The box 10 may be used as a handheld device or as a surface mounted device. As shown in FIGS. 3 and 4, the box 10 has knock out keyholes 34 disposed on the rear wall 14 and knock out keyholes 36 disposed on the bottom wall 16. The keyholes 34 are use to mount the box 10 on vertical surfaces, while keyholes 36 are use to mount the box 10 on horizontal surfaces. The drawings show the box 10 having a pair of keyholes 34 on the rear wall 14 and a pair of keyholes 36 on the bottom wall 16; the number of keyholes 34 and 36 may be more or less and should not be limited in number.

The keyholes 34 and 36 are used to accommodate attachment members, such as suction cups 42, nails, hooks, or other supports. Suction cups 42 may be placed within either keyholes 34 to hang the box 10 from a wall or keyholes 36 to keep the box 10 stationary on a table surface. Nails or hooks are best used with keyholes 34 located on the rear wall 14. The nails would have to be driven into a wall or door so that the box 10 would hang from keyholes 34.

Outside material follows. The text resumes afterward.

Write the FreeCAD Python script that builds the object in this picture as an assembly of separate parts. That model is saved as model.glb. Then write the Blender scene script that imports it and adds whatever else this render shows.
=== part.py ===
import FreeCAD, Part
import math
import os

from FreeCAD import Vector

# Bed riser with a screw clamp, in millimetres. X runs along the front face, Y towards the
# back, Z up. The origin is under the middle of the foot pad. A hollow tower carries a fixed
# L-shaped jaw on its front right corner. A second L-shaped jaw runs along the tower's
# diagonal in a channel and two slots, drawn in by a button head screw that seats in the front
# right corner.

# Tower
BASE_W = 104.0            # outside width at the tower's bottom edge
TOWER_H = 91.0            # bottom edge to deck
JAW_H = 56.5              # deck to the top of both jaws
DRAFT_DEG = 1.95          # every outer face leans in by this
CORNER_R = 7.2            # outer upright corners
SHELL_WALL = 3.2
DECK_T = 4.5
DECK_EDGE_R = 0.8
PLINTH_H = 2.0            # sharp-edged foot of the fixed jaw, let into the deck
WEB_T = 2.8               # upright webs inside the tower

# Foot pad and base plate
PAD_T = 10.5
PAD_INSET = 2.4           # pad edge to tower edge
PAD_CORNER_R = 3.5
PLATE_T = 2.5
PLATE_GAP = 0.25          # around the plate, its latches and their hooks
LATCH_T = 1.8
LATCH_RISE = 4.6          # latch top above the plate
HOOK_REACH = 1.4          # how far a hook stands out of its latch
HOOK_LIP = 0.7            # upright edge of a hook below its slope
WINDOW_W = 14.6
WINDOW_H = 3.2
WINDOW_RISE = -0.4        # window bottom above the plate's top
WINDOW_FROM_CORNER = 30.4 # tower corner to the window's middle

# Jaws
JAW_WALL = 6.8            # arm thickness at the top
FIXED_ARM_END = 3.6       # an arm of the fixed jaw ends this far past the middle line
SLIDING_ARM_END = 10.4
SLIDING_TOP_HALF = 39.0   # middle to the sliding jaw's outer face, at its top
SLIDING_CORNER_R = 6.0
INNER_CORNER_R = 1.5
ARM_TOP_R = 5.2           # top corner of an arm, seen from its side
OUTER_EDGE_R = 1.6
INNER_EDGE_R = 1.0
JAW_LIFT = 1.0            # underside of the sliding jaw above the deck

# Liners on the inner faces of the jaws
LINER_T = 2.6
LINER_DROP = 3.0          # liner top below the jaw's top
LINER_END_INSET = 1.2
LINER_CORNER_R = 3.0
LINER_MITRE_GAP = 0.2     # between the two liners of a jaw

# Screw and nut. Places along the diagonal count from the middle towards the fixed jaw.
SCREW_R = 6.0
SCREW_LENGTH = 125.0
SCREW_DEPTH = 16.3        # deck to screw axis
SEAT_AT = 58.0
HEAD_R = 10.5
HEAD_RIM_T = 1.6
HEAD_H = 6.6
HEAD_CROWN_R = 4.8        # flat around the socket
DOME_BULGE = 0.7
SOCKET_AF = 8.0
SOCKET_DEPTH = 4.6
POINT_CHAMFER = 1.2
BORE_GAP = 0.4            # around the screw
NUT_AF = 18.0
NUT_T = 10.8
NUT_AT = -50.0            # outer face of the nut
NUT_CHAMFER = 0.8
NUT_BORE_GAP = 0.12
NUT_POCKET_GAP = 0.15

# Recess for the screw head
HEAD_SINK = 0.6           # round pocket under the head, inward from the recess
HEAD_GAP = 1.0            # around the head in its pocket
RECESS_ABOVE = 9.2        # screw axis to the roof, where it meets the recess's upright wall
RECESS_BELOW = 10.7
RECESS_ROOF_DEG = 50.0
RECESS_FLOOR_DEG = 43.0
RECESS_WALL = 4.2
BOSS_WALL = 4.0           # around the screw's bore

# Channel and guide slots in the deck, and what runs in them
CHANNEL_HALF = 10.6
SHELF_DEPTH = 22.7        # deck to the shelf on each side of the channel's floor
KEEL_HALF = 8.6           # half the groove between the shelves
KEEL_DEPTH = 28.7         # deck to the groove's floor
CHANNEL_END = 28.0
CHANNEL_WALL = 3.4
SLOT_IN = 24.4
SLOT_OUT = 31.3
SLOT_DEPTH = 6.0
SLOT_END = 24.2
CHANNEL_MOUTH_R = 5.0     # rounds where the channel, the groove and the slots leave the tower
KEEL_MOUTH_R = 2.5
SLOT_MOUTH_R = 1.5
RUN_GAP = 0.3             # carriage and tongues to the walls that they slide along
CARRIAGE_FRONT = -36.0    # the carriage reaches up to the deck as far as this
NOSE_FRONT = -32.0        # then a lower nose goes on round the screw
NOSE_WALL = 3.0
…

The box 10 can be manufactured in different lengths, such as eighteen inches, thirty inches, and thirty-two inches. The width and height would be made to accommodate any size roll of gift wrap paper 30. The box 10 may be made of any material, such as cardboard, metal or plastic. The plastic box 10 can be injection molded from polyethylene, polypropylene, acrylic, and the like and may be transparent or opaque. Lid 20 may be pivotally attached to the rear wall 14 by a living hinge or the like.

It is to be understood that the present invention is not limited to the embodiment described above, but encompasses any and all embodiments within the scope of the following claims.